AVAILABLE DATA
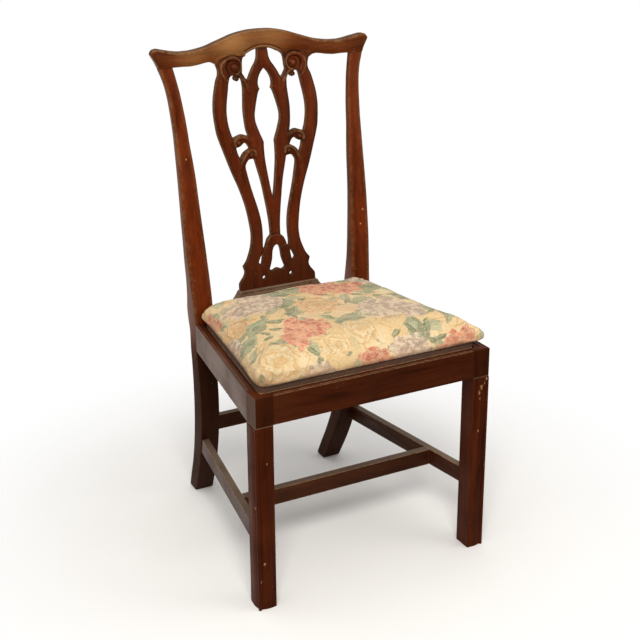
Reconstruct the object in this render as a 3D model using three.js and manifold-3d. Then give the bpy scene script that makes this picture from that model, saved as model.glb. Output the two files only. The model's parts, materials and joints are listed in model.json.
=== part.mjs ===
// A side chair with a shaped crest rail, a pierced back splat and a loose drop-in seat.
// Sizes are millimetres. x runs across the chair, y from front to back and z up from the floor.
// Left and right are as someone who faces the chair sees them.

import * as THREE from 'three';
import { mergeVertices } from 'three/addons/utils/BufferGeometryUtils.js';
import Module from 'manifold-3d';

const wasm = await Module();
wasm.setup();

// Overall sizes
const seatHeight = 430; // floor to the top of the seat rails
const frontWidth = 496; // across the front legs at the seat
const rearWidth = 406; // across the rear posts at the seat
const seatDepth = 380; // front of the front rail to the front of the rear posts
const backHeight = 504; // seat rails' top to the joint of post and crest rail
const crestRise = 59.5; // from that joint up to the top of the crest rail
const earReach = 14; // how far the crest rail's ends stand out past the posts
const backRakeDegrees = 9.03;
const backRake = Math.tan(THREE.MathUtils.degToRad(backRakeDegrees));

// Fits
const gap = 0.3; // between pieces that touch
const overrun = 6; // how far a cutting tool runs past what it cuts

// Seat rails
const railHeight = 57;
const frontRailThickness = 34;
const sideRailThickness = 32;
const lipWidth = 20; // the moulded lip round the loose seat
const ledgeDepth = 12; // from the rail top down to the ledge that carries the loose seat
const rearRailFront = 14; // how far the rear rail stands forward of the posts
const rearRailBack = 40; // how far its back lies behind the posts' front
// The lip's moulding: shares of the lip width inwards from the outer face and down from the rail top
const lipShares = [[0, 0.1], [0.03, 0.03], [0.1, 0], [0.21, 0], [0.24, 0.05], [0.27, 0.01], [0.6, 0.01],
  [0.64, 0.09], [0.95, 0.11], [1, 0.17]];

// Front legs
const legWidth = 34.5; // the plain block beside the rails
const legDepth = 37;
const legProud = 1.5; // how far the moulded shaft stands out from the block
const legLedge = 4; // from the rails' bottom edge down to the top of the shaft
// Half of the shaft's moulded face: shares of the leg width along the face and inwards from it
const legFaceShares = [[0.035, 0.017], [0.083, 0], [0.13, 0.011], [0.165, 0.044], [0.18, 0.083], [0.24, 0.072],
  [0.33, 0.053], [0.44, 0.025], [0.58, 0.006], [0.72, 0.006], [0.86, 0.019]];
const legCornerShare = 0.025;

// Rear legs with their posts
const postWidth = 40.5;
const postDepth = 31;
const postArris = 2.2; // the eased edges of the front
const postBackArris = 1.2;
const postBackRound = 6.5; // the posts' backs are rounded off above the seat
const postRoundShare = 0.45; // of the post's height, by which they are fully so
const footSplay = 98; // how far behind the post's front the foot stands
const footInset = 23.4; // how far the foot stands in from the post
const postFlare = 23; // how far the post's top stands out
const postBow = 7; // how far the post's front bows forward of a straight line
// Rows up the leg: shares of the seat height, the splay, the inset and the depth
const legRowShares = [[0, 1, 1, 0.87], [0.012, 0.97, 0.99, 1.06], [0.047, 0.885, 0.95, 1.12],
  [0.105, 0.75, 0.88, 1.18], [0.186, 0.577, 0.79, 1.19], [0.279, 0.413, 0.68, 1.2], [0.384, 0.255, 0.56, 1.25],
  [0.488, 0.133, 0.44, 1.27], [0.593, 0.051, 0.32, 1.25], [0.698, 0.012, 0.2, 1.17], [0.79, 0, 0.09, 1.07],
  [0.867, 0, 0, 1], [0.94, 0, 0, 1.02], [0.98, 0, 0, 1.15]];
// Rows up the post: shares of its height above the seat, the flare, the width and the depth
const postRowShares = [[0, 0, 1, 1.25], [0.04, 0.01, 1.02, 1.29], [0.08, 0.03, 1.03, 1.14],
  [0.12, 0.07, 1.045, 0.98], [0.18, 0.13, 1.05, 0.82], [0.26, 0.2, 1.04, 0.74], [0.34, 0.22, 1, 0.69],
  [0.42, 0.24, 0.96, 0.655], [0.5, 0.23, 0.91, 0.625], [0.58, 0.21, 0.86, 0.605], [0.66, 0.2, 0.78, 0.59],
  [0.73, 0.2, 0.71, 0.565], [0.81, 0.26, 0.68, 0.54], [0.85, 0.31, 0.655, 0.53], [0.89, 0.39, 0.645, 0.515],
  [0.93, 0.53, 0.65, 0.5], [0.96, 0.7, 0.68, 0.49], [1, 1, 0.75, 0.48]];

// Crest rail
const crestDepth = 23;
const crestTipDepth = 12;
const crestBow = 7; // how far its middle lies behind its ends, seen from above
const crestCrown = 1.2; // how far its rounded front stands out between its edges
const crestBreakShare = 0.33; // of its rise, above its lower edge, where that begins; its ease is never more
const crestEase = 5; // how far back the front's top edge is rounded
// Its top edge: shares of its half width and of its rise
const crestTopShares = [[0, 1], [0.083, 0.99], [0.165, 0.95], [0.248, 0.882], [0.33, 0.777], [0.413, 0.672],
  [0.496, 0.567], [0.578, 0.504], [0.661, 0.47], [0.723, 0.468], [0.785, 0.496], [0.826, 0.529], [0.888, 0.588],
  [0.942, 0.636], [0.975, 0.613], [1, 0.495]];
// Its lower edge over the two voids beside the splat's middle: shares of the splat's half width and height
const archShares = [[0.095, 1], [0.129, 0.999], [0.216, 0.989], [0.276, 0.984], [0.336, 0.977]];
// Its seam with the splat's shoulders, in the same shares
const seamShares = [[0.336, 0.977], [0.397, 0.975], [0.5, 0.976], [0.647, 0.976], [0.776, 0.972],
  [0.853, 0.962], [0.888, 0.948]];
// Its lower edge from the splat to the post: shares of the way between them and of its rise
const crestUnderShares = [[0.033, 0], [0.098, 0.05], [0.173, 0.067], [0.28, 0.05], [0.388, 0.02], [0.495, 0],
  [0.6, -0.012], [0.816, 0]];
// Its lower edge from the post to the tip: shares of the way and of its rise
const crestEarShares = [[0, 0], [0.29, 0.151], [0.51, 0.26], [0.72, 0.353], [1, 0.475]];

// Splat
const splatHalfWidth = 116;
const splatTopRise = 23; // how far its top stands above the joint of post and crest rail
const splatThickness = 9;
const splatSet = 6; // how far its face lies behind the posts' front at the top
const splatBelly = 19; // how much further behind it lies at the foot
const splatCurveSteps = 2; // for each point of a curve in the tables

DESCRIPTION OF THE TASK
Every line of the data above should be copied exactly.

FINAL RESULT
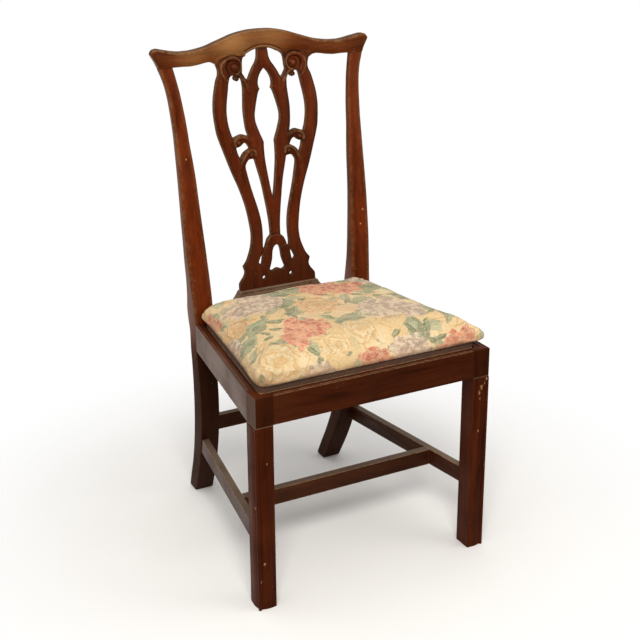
Reconstruct the object in this render as a 3D model using three.js and manifold-3d. Then give the bpy scene script that makes this picture from that model, saved as model.glb. Output the two files only. The model's parts, materials and joints are listed in model.json.
=== part.mjs ===
// A side chair with a shaped crest rail, a pierced back splat and a loose drop-in seat.
// Sizes are millimetres. x runs across the chair, y from front to back and z up from the floor.
// Left and right are as someone who faces the chair sees them.

import * as THREE from 'three';
import { mergeVertices } from 'three/addons/utils/BufferGeometryUtils.js';
import Module from 'manifold-3d';

const wasm = await Module();
wasm.setup();

// Overall sizes
const seatHeight = 430; // floor to the top of the seat rails
const frontWidth = 496; // across the front legs at the seat
const rearWidth = 406; // across the rear posts at the seat
const seatDepth = 380; // front of the front rail to the front of the rear posts
const backHeight = 504; // seat rails' top to the joint of post and crest rail
const crestRise = 59.5; // from that joint up to the top of the crest rail
const earReach = 14; // how far the crest rail's ends stand out past the posts
const backRakeDegrees = 9.03;
const backRake = Math.tan(THREE.MathUtils.degToRad(backRakeDegrees));

// Fits
const gap = 0.3; // between pieces that touch
const overrun = 6; // how far a cutting tool runs past what it cuts

// Seat rails
const railHeight = 57;
const frontRailThickness = 34;
const sideRailThickness = 32;
const lipWidth = 20; // the moulded lip round the loose seat
const ledgeDepth = 12; // from the rail top down to the ledge that carries the loose seat
const rearRailFront = 14; // how far the rear rail stands forward of the posts
const rearRailBack = 40; // how far its back lies behind the posts' front
// The lip's moulding: shares of the lip width inwards from the outer face and down from the rail top
const lipShares = [[0, 0.1], [0.03, 0.03], [0.1, 0], [0.21, 0], [0.24, 0.05], [0.27, 0.01], [0.6, 0.01],
  [0.64, 0.09], [0.95, 0.11], [1, 0.17]];

// Front legs
const legWidth = 34.5; // the plain block beside the rails
const legDepth = 37;
const legProud = 1.5; // how far the moulded shaft stands out from the block
const legLedge = 4; // from the rails' bottom edge down to the top of the shaft
// Half of the shaft's moulded face: shares of the leg width along the face and inwards from it
const legFaceShares = [[0.035, 0.017], [0.083, 0], [0.13, 0.011], [0.165, 0.044], [0.18, 0.083], [0.24, 0.072],
  [0.33, 0.053], [0.44, 0.025], [0.58, 0.006], [0.72, 0.006], [0.86, 0.019]];
const legCornerShare = 0.025;

// Rear legs with their posts
const postWidth = 40.5;
const postDepth = 31;
const postArris = 2.2; // the eased edges of the front
const postBackArris = 1.2;
const postBackRound = 6.5; // the posts' backs are rounded off above the seat
const postRoundShare = 0.45; // of the post's height, by which they are fully so
const footSplay = 98; // how far behind the post's front the foot stands
const footInset = 23.4; // how far the foot stands in from the post
const postFlare = 23; // how far the post's top stands out
const postBow = 7; // how far the post's front bows forward of a straight line
// Rows up the leg: shares of the seat height, the splay, the inset and the depth
const legRowShares = [[0, 1, 1, 0.87], [0.012, 0.97, 0.99, 1.06], [0.047, 0.885, 0.95, 1.12],
  [0.105, 0.75, 0.88, 1.18], [0.186, 0.577, 0.79, 1.19], [0.279, 0.413, 0.68, 1.2], [0.384, 0.255, 0.56, 1.25],
  [0.488, 0.133, 0.44, 1.27], [0.593, 0.051, 0.32, 1.25], [0.698, 0.012, 0.2, 1.17], [0.79, 0, 0.09, 1.07],
  [0.867, 0, 0, 1], [0.94, 0, 0, 1.02], [0.98, 0, 0, 1.15]];
// Rows up the post: shares of its height above the seat, the flare, the width and the depth
const postRowShares = [[0, 0, 1, 1.25], [0.04, 0.01, 1.02, 1.29], [0.08, 0.03, 1.03, 1.14],
  [0.12, 0.07, 1.045, 0.98], [0.18, 0.13, 1.05, 0.82], [0.26, 0.2, 1.04, 0.74], [0.34, 0.22, 1, 0.69],
  [0.42, 0.24, 0.96, 0.655], [0.5, 0.23, 0.91, 0.625], [0.58, 0.21, 0.86, 0.605], [0.66, 0.2, 0.78, 0.59],
  [0.73, 0.2, 0.71, 0.565], [0.81, 0.26, 0.68, 0.54], [0.85, 0.31, 0.655, 0.53], [0.89, 0.39, 0.645, 0.515],
  [0.93, 0.53, 0.65, 0.5], [0.96, 0.7, 0.68, 0.49], [1, 1, 0.75, 0.48]];

// Crest rail
const crestDepth = 23;
const crestTipDepth = 12;
const crestBow = 7; // how far its middle lies behind its ends, seen from above
const crestCrown = 1.2; // how far its rounded front stands out between its edges
const crestBreakShare = 0.33; // of its rise, above its lower edge, where that begins; its ease is never more
const crestEase = 5; // how far back the front's top edge is rounded
// Its top edge: shares of its half width and of its rise
const crestTopShares = [[0, 1], [0.083, 0.99], [0.165, 0.95], [0.248, 0.882], [0.33, 0.777], [0.413, 0.672],
  [0.496, 0.567], [0.578, 0.504], [0.661, 0.47], [0.723, 0.468], [0.785, 0.496], [0.826, 0.529], [0.888, 0.588],
  [0.942, 0.636], [0.975, 0.613], [1, 0.495]];
// Its lower edge over the two voids beside the splat's middle: shares of the splat's half width and height
const archShares = [[0.095, 1], [0.129, 0.999], [0.216, 0.989], [0.276, 0.984], [0.336, 0.977]];
// Its seam with the splat's shoulders, in the same shares
const seamShares = [[0.336, 0.977], [0.397, 0.975], [0.5, 0.976], [0.647, 0.976], [0.776, 0.972],
  [0.853, 0.962], [0.888, 0.948]];
// Its lower edge from the splat to the post: shares of the way between them and of its rise
const crestUnderShares = [[0.033, 0], [0.098, 0.05], [0.173, 0.067], [0.28, 0.05], [0.388, 0.02], [0.495, 0],
  [0.6, -0.012], [0.816, 0]];
// Its lower edge from the post to the tip: shares of the way and of its rise
const crestEarShares = [[0, 0], [0.29, 0.151], [0.51, 0.26], [0.72, 0.353], [1, 0.475]];

// Splat
const splatHalfWidth = 116;
const splatTopRise = 23; // how far its top stands above the joint of post and crest rail
const splatThickness = 9;
const splatSet = 6; // how far its face lies behind the posts' front at the top
const splatBelly = 19; // how much further behind it lies at the foot
const splatCurveSteps = 2; // for each point of a curve in the tables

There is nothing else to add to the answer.